#### [EXERCISE REQUIREMENTS]
From the records below, copy every line that contains the word "each".

#### [RECORDS SHOWN]
....................

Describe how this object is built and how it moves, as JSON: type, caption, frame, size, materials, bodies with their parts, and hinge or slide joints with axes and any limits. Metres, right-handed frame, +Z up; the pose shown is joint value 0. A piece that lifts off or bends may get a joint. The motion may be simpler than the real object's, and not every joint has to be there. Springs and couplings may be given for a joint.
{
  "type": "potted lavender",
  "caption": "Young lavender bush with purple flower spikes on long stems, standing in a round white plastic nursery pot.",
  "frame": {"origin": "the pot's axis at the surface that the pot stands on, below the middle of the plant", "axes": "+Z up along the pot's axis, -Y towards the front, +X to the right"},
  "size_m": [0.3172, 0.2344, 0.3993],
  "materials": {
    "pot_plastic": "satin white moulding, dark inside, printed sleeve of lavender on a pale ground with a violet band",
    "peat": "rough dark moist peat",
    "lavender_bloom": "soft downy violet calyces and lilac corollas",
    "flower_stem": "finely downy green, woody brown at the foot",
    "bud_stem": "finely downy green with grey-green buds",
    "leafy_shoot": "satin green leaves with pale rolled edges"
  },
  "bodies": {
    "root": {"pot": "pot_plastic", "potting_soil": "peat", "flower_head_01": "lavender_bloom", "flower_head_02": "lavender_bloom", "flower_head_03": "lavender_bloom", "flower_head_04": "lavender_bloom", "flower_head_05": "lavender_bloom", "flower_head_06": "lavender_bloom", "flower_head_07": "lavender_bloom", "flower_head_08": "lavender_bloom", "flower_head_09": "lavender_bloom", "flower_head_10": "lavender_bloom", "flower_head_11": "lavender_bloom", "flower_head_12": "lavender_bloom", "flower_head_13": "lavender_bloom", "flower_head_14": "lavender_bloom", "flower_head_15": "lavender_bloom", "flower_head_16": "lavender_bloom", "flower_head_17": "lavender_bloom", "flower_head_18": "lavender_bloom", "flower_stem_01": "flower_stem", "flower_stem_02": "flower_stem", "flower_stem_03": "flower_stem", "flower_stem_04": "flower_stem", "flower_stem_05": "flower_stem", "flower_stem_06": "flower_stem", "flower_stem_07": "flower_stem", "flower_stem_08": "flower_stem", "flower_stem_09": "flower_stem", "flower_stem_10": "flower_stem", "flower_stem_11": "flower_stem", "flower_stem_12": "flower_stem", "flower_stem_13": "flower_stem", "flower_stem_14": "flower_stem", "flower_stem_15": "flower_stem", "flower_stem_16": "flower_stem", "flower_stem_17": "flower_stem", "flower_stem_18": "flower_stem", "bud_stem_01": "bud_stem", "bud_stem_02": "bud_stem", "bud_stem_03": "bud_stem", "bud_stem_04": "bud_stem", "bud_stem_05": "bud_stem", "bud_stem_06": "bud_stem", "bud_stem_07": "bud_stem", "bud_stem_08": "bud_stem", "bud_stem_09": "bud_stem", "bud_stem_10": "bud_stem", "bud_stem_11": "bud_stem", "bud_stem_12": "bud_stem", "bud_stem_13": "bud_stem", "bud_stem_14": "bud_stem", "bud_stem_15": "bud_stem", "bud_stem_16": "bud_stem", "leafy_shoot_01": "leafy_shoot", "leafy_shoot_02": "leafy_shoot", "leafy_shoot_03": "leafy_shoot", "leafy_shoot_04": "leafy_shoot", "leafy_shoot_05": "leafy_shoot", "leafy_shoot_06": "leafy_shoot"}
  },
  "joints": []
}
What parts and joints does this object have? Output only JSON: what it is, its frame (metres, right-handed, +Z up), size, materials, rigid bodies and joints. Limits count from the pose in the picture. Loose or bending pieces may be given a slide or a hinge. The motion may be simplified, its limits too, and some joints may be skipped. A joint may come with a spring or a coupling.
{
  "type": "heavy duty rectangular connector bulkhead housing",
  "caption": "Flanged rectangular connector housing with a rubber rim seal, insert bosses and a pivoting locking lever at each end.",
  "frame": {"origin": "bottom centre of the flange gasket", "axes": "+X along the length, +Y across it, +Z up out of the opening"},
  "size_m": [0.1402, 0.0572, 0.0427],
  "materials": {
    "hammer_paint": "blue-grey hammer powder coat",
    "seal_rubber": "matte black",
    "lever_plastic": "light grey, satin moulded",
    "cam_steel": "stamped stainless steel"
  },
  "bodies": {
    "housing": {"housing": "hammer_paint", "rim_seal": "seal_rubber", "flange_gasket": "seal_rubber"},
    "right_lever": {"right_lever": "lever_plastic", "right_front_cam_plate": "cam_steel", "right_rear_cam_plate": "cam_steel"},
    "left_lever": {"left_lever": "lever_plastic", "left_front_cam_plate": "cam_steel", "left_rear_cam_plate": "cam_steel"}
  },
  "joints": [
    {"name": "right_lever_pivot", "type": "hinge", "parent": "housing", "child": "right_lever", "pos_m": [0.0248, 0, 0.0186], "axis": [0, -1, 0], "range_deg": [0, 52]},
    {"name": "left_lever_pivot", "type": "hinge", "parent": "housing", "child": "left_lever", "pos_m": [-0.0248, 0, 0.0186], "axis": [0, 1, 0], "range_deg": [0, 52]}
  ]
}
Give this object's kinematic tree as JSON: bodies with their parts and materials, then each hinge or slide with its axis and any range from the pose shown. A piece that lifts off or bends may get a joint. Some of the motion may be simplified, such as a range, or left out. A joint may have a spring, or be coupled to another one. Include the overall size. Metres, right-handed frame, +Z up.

....................

#### [CORRECT RESULT]
  "caption": "Flanged rectangular connector housing with a rubber rim seal, insert bosses and a pivoting locking lever at each end.",
Give this object's kinematic tree as JSON: bodies with their parts and materials, then each hinge or slide with its axis and any range from the pose shown. A piece that lifts off or bends may get a joint. Some of the motion may be simplified, such as a range, or left out. A joint may have a spring, or be coupled to another one. Include the overall size. Metres, right-handed frame, +Z up.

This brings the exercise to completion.